Le trading algorithmique connaît une expansion majeure, qui suscite quelques craintes. Quelle est votre analyse ?
Sur le London Stock Exchange, le trading algo couvre désormais entre 60 et 70% du nombre d’ordres envoyés tous les jours. C’est effectivement une forte progression, mais cela reste une progression arithmétique. D’ailleurs, la donnée pertinente est celle des volumes traités, or cette progression concerne surtout le nombre d’ordres envoyés en bourse, et sur 20 ordres, 19 ne sont pas exécutés ; sans oublier que ces ordres ont plutôt tendance à être de petite taille, il s’agit rarement de gros blocs. Mais effectivement, d’une manière générale, le gros de ce qui se traite aujourd’hui sur les marchés actions passe par des algorithmes.
Des observateurs estiment que cela ne peut que favoriser les fraudes...
Les risques de fraude, je ne m’en inquiète pas plus que cela. Pour une simple et bonne raison : pour faire de l’algo à grande échelle, et donc organiser une fraude grave, il faut des moyens informatiques conséquents, des moyens qui sont réservés aux grandes banques. Et les grandes banques seront les dernières à aller frauder sur les marchés. Le Crédit Suisse, par exemple, qui essaierait de manipuler les marchés pour faire bénéficier ses propres traders, c’est un mythe, ça n’existe pas, personne ne fait ça.
D’où viennent ces craintes si elles sont infondées ?
Disons qu’il y a tout un contexte, avec des brokers indépendants auxquels ça arrange bien de raconter que les banques agissent de façon biaisée, qu’elles ne vont pas forcément bien servir leurs clients, avec toute l’intégrité nécessaire. Mais dans la réalité, ça ne se passe pas comme ça.

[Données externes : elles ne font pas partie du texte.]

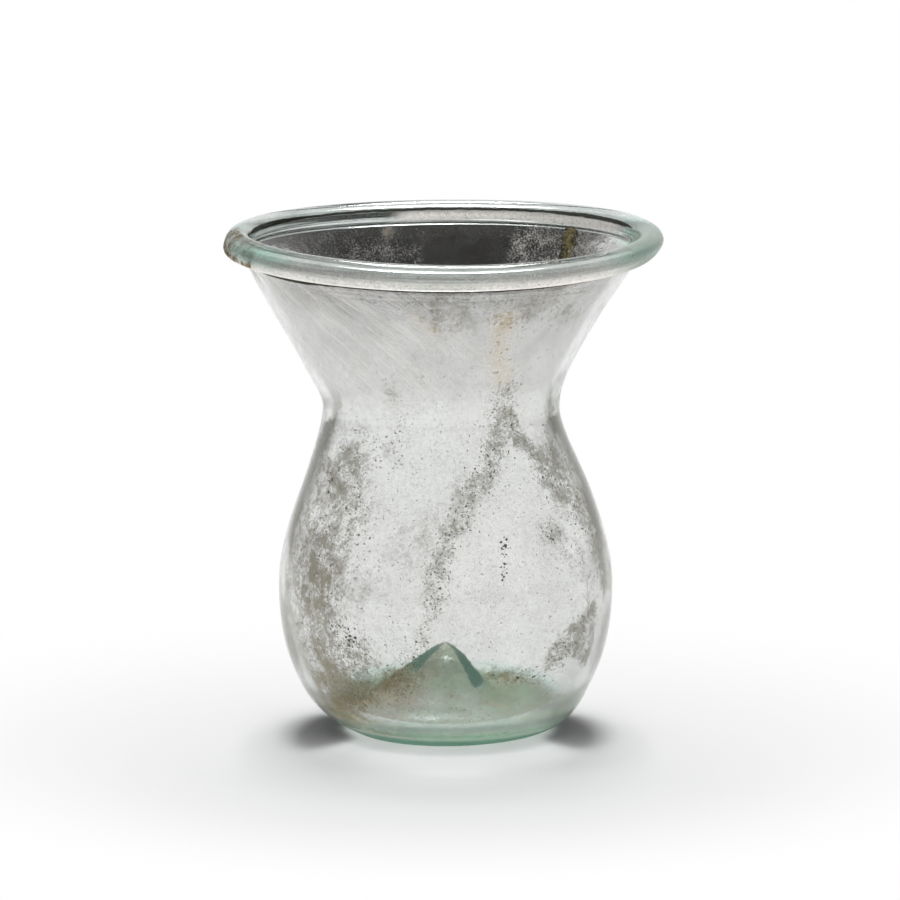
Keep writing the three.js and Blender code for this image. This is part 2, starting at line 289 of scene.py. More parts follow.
def add_node(tree, kind, inputs=None, **settings):
    """Adds a node; an input that is a socket is linked, and any other is set."""
    node = tree.nodes.new(kind)
    for name, value in settings.items():
        setattr(node, name, value)
    for name, value in (inputs or {}).items():
        if isinstance(value, bpy.types.NodeSocket):
            tree.links.new(value, node.inputs[name])
        else:
            node.inputs[name].default_value = value
    return node


def tree_of(*values):
    """The node tree of the first socket among some values."""
    return next(value.id_data for value in values if isinstance(value, bpy.types.NodeSocket))


def calc(operation, first, second=0.0, clamp=False):
    """One math node; gives its output socket."""
    node = add_node(tree_of(first, second), "ShaderNodeMath", {0: first, 1: second}, operation=operation)
    node.use_clamp = clamp
    return node.outputs[0]


def times(first, second, clamp=False):
    return calc("MULTIPLY", first, second, clamp)


def plus(first, second, clamp=False):
    return calc("ADD", first, second, clamp)


def minus(first, second):
    return calc("SUBTRACT", first, second)


def most(first, *others):
    """The largest of some values."""
    for other in others:
        first = calc("MAXIMUM", first, other)
    return first


def blend(first, second, share):
    """Two values mixed with a fixed share of the first."""
    return plus(times(first, share), times(second, 1 - share))


def scaled(vector, factor):
    inputs = {0: vector, "Scale": factor}
    return add_node(tree_of(vector), "ShaderNodeVectorMath", inputs, operation="SCALE").outputs[0]


def band(value, start, end, low=0.0, high=1.0):
    """Value mapped smoothly from start and end to low and high."""
    return add_node(tree_of(value), "ShaderNodeMapRange", {
        "Value": value, "From Min": start, "From Max": end, "To Min": low, "To Max": high,
    }, interpolation_type="SMOOTHSTEP").outputs[0]


def geometry_tree(name, inputs):
    """An empty geometry tree with named inputs, its input sockets and its end node."""
    tree = bpy.data.node_groups.new(name, "GeometryNodeTree")
    tree.interface.new_socket("Geometry", in_out="INPUT", socket_type="NodeSocketGeometry")
    for label, kind in inputs:
        tree.interface.new_socket(label, in_out="INPUT", socket_type="NodeSocket" + kind)
    tree.interface.new_socket("Geometry", in_out="OUTPUT", socket_type="NodeSocketGeometry")
    return tree, tree.nodes.new("NodeGroupInput").outputs, tree.nodes.new("NodeGroupOutput")


def passed(geometry, kind, inputs=None, **settings):
    """The geometry that comes out of one more node."""
    node = add_node(tree_of(geometry), kind, {"Geometry": geometry, **(inputs or {})}, **settings)
    return node.outputs["Geometry"]


def finish_geometry(geometry, material, sink):
    real = passed(geometry, "GeometryNodeRealizeInstances")
    dressed = passed(real, "GeometryNodeSetMaterial", {"Material": material})
    tree_of(dressed).links.new(dressed, sink.inputs["Geometry"])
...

Depuis dix ans que je travaille à Londres, j’ai collaboré avec quasiment toutes les banques de la City, soit 50 ou 60 institutions financières, et dans la pratique, je peux affirmer que les professionnels ne trichent pas, en tout cas je ne l’ai pas vu.
L’autre inquiétude liée au succès du trading automatique, c’est celui d’un bug informatique, comme ceux qu’a connus ces dernières années le London Stock Exchange...
Le trading algorithmique n’est pas quelque chose de nouveau, cela existait déjà il y a dix ans. Mais il est vrai que la proportion n’a fait qu’augmenter depuis dix ans, et que les incidents se sont multipliés ces deux dernières années. Cela est dû à deux facteurs : le premier, c’est la forte compétition entre les bourses, ce qui n’était pas le cas avant. Le London Stock Exchange ou Euronext ont dû faire face à des opérateurs alternatifs tels que Turquoise, Chi-X ou OMX. Le second facteur, c’est la « course aux armements » visant à la réduction du temps de latence. Avec les algos, la liquidité est de moins en moins apparente, on ne voit que la surface sur les marchés, et tout repose donc sur la rapidité quand les informations apparaissent sur une bourse ou sur plusieurs bourses en même temps.
Comment les plateformes d’échange ont-elles réagi ?
Pour être compétitives, elles ont dû changer leurs infrastructures, en permettant aux sociétés de trading d’être physiquement hébergées dans leurs locaux, en éliminant toutes les couches - réseaux, matériels et parfois logiciels - qu’il y avait entre les membres et les centrales de négociation. Ces couches rendaient impossible pour un seul membre de crasher une bourse. C’était comme un entonnoir : seul un volume limité pouvait en sortir au final.
Mais le côté limité de cet entonnoir, qui ralentissait la performance des bourses, a été éliminé pour permettre de se mettre au niveau de la concurrence. Les risques liés au trading algorithmique ne sont donc pas tellement liés à des questions de fraude ou de bug. Comme cela arrive souvent, le marché a avancé plus vite que le régulateur, et les plateformes ont été prises entre deux impératifs : celui de promouvoir l’accès à leur moteur de cotation en y invitant un maximum de traders, et celui de pouvoir absorber la totalité des ordres. La solution : mettre en place des systèmes d’entonnoir plus performant, avec des coupe-circuit en cas de volumes excessifs. Mais cela est délicat : le LSE pourrait s’imposer ses propres limites, mais le risque serait de voir le volume migrer vers d’autres plateformes.